Todd gets the photos developed and shows them to his neighbor/babysitter without looking at them. However, they all seem to be photos from when he was peeping on her, as the ones of Denise in her real form instead came out in nothing but fuzz. Later that day, Todd found out the thing Denise keeps in her box is a giant bat-like monster. Todd goes after it with a baseball bat, breaks a bunch of things in the process, and ends up reprimanded by his dad.

Todd tries to tell George that the bat-like thing is called a harpy, and that harpies help tropopkins, but a disbelieving George grounds Todd and throws away his comics. George goes off to leave Todd alone with Denise. Due to this, Todd runs off to tell his grandfather all about tropopkins, but his grandfather doesn't believe him. With no one believing Todd, the evil monster forces Todd to do chores, during which Todd gets the idea to make a big trap to catch Denise in her monster form. Predictably, she turns back into a human the second George comes back.
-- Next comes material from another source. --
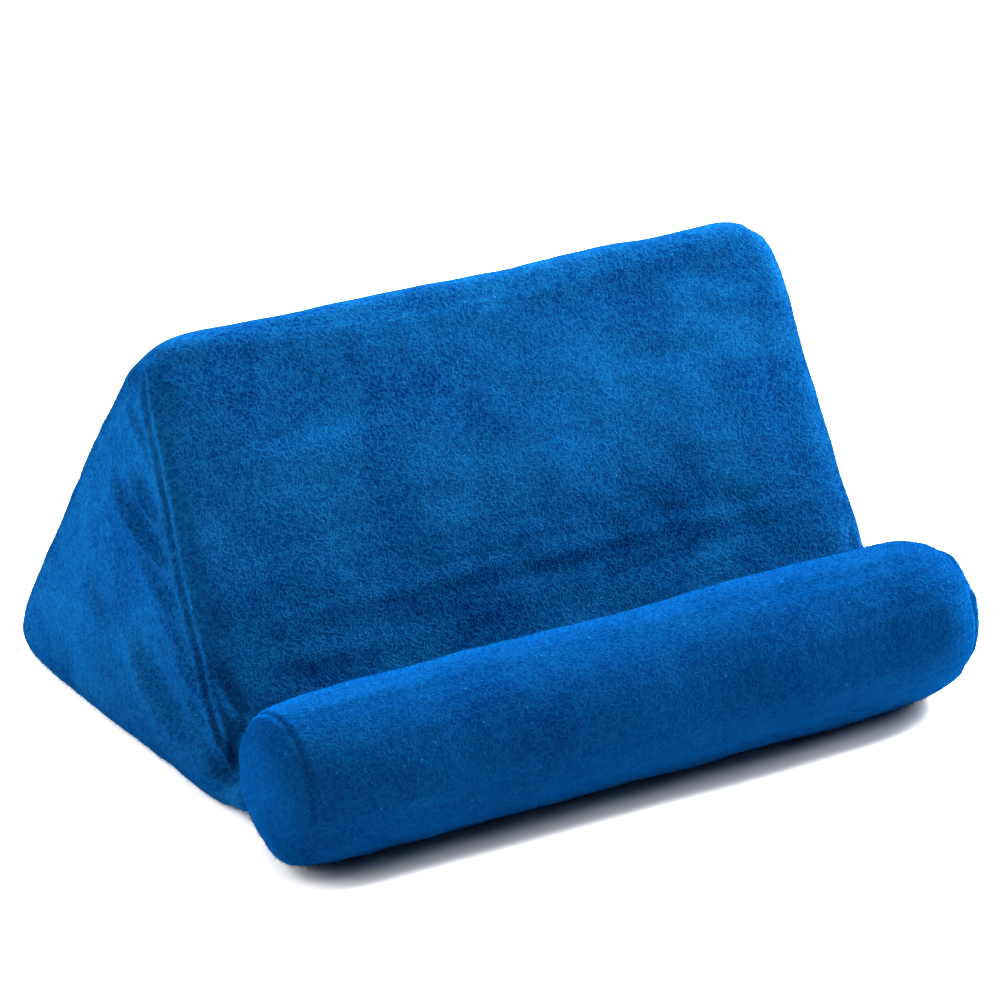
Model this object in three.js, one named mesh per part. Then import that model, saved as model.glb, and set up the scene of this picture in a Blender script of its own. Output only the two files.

Todd gets taken to see a psychiatrist, Dr. Emmerson (Edie McClurg). He tells Dr. Emmerson the whole truth and nothing but, and she predictably ignores it all and assumes that he's just exaggerating things and that the two would get along if Todd gave her a chance. Denise is then sent to go see Dr. Emmerson, and predictably, she turns into her tropopkin form and eats her, destroying evidence that Todd knew what he was talking about.

Todd's grandpa takes him out to a comic shop run by a flamboyant, cleanfreak Spock-like guy (Sean Whalen), and they look for a comic book on tropopkins so Todd can find out how to defeat them. Sadly, the comic book is $500, being a collector's copy.

Todd then seemingly goes to peep on Wendy again, but sees Denise going after her. He goes to warn her, and instead sees her in her underwear. As Wendy freaks out, the monster bursts through her door. The monster instead freaks out when it's covered by a blanket, and then flees. This convinces Wendy what Todd had been saying.

Todd then comes up with a plan: to get a loan on his violin to buy the $500 comic book—simply to gain the defeating information and then return the comic book and pay the pawnbroker right back, but Todd's dad George catches Todd in the act and threatens to throw the comic book away. When George discovered that Todd had taken out a loan using the violin as collateral, he angrily and impulsively tore the $500 comic book to pieces. Todd and Wendy search through the garbage that night for the comic pieces and find all but the one piece of the comic book that reveals the monster's one weakness—just what Todd needed.

The wedding day arrives, and there is a shot of Denise, in monster form, in her wedding dress, using a deep voice—her real voice, which George doesn't find suspicious for more than a split second. Todd waxes the steps in the hopes Denise will fall and reveal her true form. Denise falls down the steps as expected but turns out completely fine. The minister (John Astin) then pronounces George and Denise man and wife.

By coincidence, Todd manages to find the last piece of the comic book hidden under the couch that reveals the weakness: Violin music, which explains Denise's hatred of the violin. Todd gets out his cassette recording of violin music, and Phlegm brings many Marshall amps to make the music loud to defeat the monster. Now believing Todd, Norman arrives to help blare the violin music to defeat the monster. They carry out their attack when George and Denise are alone in their bedroom that night, and George finally witnesses his wife transform. She doesn't kill him though, simply knocking him out with a wine bottle before running outside and being incapacitated by the violin music.

It turns out to be a trick, as the monster soon gets back up and goes after Todd, while her harpy arrives to destroy the cords that connect the amps, stopping the violin music and wrecking the cassette. Just then George, having recovered, comes out with a violin (George had paid the loan back), and plays it at the monster—a Deus ex machina. The grandfather's non-sequitor baseball reference from earlier turns out to be useful, as the kid ends up killing the harpy with it. The violin music kills Denise, and she disintegrates into nothingness. Todd and his dad reconcile.

The next day, as part of the reconciliation, Todd and George go hiking in the area from the beginning of the film. They find Denise's cave, complete with cocoons where Denise stored food for the winter. Todd and his dad free the victims from the cocoons, and the 3rd and final cocoon turns out to be Todd's mom Abby, who is alive! The film ends with the family happily walking away together while the camera pans down to reveal the comic book shown throughout the film, depicting the ending scene in panel-form.

==Cast==
- Alan Thicke as George Dougherty
- Molly Cheek as Abby Dougherty
- Robin Riker as Denise Gore
- George Gaynes as Norman
- Ami Dolenz as Wendy
- Corey Feldman as Phlegm
- Edie McClurg as Dr. Emmerson
- John Astin as Minister
- Billy Corben as Todd Dougherty

==Reception==
Rotten Tomatoes, a review aggregator, reports that 0% of five surveyed critics gave the film a positive review; the average review is 2.4/10. TV Guide rated it 1/6 stars and wrote, "This blithely unambitious film succeeds on its own, limited terms." In a retrospective, John Campopiano of Dread Central described it as "full of ridiculous humor, a fun monster, and enjoyable cast performances".